You may think this is a crock (I do) but it is not the crock you’re looking for.
June 11th, 2004 at 1:49 pm
Really? You’d never know it from The Language Instinct. Pinker definitely seems to be presenting it as “this is what the mind does”, not “here’s one possible abstract description of permissible sentences.”
June 11th, 2004 at 8:11 pm
I would be interested in why you didn’t enjoy The Language Instinct. I found it very interesting and persuasive. I have also ordered Words and Rules: The Ingredients of Language and am waiting for it to be delivered either today or on Monday.
June 14th, 2004 at 7:05 am
Pinker himself is a psychologiste, and his favourite exercise is to make up Just So stories to account for the evolution of psychological modules alleged to underlie Universal Grammar. Chmosky would certainly be more into the psychology if it hadn’t been for the persistent tendency of experimental evidence not to support his hypotheses.
June 21st, 2004 at 10:15 am
It’s been a long time since I read Pinker and I probably had no nuanced understanding of his model of d-structures and s-structures anyway, but how relevant is “Paris in the the spring” to “language”? I thought that reading and writing were supposed to be a meta- or para-linguistic process, with lots of funky cognitive quirks of their own. To get a clear counterexample to Pinker you’d need to come up with a purely heard/spoken case.

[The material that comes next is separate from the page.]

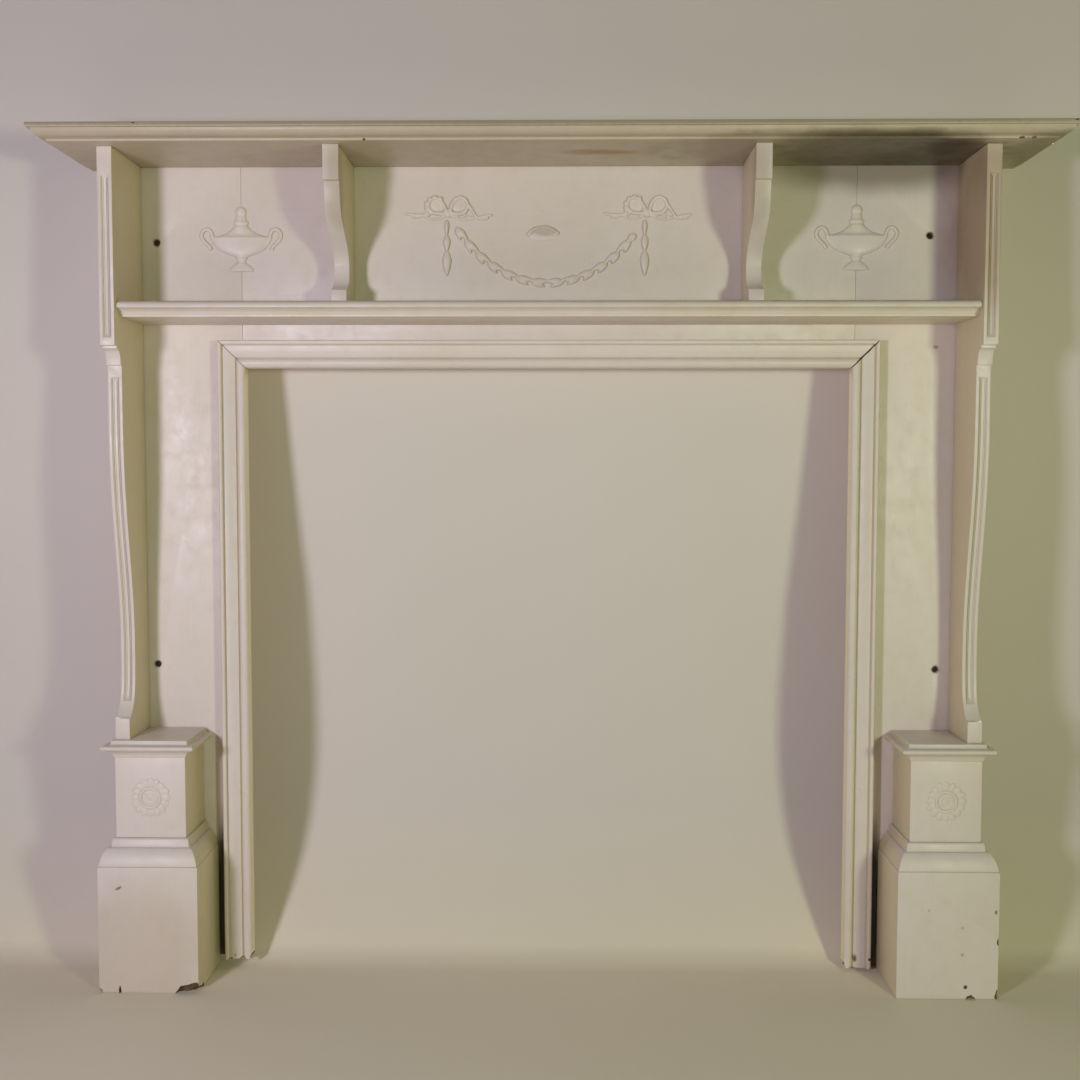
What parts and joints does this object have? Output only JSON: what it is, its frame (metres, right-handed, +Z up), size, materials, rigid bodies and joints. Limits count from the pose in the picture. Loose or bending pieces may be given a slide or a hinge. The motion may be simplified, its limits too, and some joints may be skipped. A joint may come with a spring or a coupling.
{
  "type": "fireplace mantelpiece",
  "caption": "Cream-painted wooden fire surround with overmantel shelf, niches, shaped side panels, square plinths and low-relief urns, bows and a husk garland.",
  "frame": {"origin": "floor level, at the middle of the overall width and the middle of the overall depth", "axes": "+Z up, +X to the viewer's right when facing the fire, +Y towards the wall behind, so the front faces -Y"},
  "size_m": [1.527, 0.2094, 1.318],
  "materials": {
    "painted_shelf": "aged cream gloss paint with soot and a rust-brown stain",
    "painted_board": "aged cream gloss paint, brushed by hand",
    "painted_architrave": "aged cream gloss paint, open mitres and chipped feet",
    "painted_plinth": "aged cream gloss paint, knocked corners showing bare pine",
    "painted_ornament": "moulded composition ornament softened by many coats of cream paint"
  },
  "bodies": {
    "root": {"mantelshelf": "painted_shelf", "frieze_board": "painted_board", "jamb_board_left": "painted_board", "jamb_board_right": "painted_board", "side_panel_left": "painted_board", "side_panel_right": "painted_board", "bracket_left": "painted_board", "bracket_right": "painted_board", "lower_shelf": "painted_shelf", "architrave_head": "painted_architrave", "architrave_left": "painted_architrave", "architrave_right": "painted_architrave", "plinth_base_left": "painted_plinth", "plinth_base_right": "painted_plinth", "plinth_moulding_left": "painted_plinth", "plinth_moulding_right": "painted_plinth", "plinth_die_left": "painted_plinth", "plinth_die_right": "painted_plinth", "plinth_cap_left": "painted_plinth", "plinth_cap_right": "painted_plinth", "urn_left": "painted_ornament", "urn_right": "painted_ornament", "bow_left": "painted_ornament", "bow_right": "painted_ornament", "husk_drop_left": "painted_ornament", "husk_drop_right": "painted_ornament", "husk_garland": "painted_ornament", "medallion": "painted_ornament", "rosette_left": "painted_ornament", "rosette_right": "painted_ornament"}
  },
  "joints": []
}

Which isn’t to say that reading and writing can’t contribute to some useful hypotheses. Another impression I had is that there’s very little in cognition that is linear. So I would expect all sorts of mutual interference among syntax, semantics, and the look and sound of words before we settle on an interpretation, if indeed we do settle on one. In actual conversation, my subjective sense of it is that we can keep multiple possible interpretations going in our heads at once, and backtrack to adjust their relative probabilities based on new information.
I must say that I’m impressed by how you and some of the other self-taught linguabloggers can intelligently debate this stuff. When I read Pinker, say, I know just enough to point out the occasional crock but not to debate the details.

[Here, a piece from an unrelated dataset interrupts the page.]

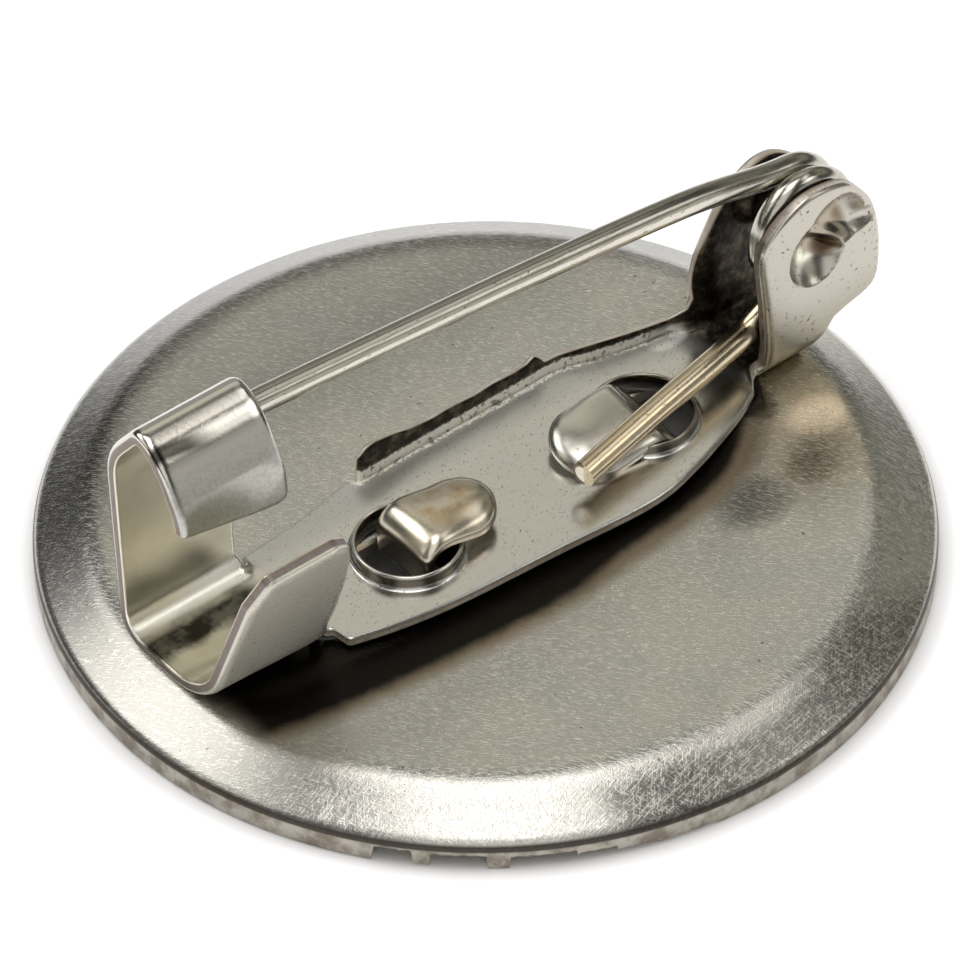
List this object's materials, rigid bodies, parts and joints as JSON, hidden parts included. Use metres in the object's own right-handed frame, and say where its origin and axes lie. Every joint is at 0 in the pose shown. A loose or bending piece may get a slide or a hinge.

June 22nd, 2004 at 4:03 pm
It’s probably not that relevant, but it was the first example that came to mind of a clear case of cognitive interference where what we know about the language gets in the way of perceiving what’s clearly there. A better example is probably mondegreens. I think Pinker is right that the fact that mondegreens are often a less likely interpretation than the actual one, and sometimes even use nonce words, spells trouble for a naive theory of probabilistic matching. On the other hand, it cuts both ways. Since everybody presumably has pretty much the same dictionary when it comes to the words “the”, “this”, “sky”, and “guy”, and Pinker argues that the rules are pretty much built-in except for some parameters the fact that most people hear it the right way and the occassional person consistently hears the mondegreen seems to indicate that we’re bringing enough idiosyncratic psychological state to the table to guide the low-level identification and parsing of words, at least some of the time.